Holding it down in the middle of the album, “iPHONE” is the most melodic track. It’s a welcomed change in sound texture while listening to "KIRK." “iPHONE” starts right off with a hook “I'm tryna stay up on my iPhone, told my b*tch ‘I love you’ that was just a typo. That b*tch drive me she gon make me psycho everything I been through is something only I know.” It's a catchy three-note melody found commonly in contemporary rap, and DaBaby and his producer use it perfectly. His lyrics evoke images of staring at your phone screen much too late at night, something we’re all familiar with. Halfway into the track, Nicki Minaj enters with her signature twangy flow and a new melody for the bridge. Together, Minaj and DaBaby craft a classic catchy bop, perfect to kick back before you dive into the second half of "KIRK."
THERE HE GO
Thanks to London on da Track, “THERE HE GO” delicately balances trap and classical music. DaBaby uses the beat to get his point across “You know I ain't never had s**t, okay. Now I'm somewhere in a meeting getting my a** kissed.” Again, it’s becoming a consistent theme for DaBaby to flex about the freedom he’s acquired since his success. The financial freedom that comes with hard work and dedication, DaBaby has earned the right to brag. In the end, DaBaby reminisces about “coming from the bottom,” yet he shares how he’s dealing with success with his listeners.
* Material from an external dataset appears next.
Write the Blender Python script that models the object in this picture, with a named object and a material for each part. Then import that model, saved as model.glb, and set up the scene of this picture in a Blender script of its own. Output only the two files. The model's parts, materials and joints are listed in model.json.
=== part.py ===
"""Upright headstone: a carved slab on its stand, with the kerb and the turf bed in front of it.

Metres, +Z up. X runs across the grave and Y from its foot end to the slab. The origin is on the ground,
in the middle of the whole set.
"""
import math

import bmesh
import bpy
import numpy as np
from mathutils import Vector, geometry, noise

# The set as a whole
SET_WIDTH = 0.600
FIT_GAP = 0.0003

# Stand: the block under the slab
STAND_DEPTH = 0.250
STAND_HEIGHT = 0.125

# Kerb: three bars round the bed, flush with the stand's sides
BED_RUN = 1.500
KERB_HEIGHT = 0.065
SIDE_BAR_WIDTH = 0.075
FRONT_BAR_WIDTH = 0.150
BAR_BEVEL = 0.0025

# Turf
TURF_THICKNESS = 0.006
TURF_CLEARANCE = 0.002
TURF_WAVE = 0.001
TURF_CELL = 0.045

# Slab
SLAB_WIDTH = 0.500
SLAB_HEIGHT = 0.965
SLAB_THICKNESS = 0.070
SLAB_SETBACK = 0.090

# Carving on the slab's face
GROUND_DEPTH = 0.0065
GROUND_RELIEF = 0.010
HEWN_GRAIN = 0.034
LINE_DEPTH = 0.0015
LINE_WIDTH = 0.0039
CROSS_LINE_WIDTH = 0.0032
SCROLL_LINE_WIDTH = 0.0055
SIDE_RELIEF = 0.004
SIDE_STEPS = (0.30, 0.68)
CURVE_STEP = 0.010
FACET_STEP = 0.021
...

DaBaby closes out the album with “XXL.” In the song, DaBaby is both boisterous and clever in his approach. “I'm just exercising, I'm just exercising my craft [...] (I'm the best mothaf**kin' rapper).” It’s especially impressive how he was able to reintroduce himself. “Let me give you a history lesson. We moved back to Charlotte, 1999 [...]” In the middle verse, DaBaby is clever in making the subtle connection with his first song “INTRO.” He does so by reflecting on his life as John (his birth name). DaBaby continues to remind the listeners of his evolution. All in all, DaBaby closes the album strong with Producer 20 on the beat and his polished lyricism.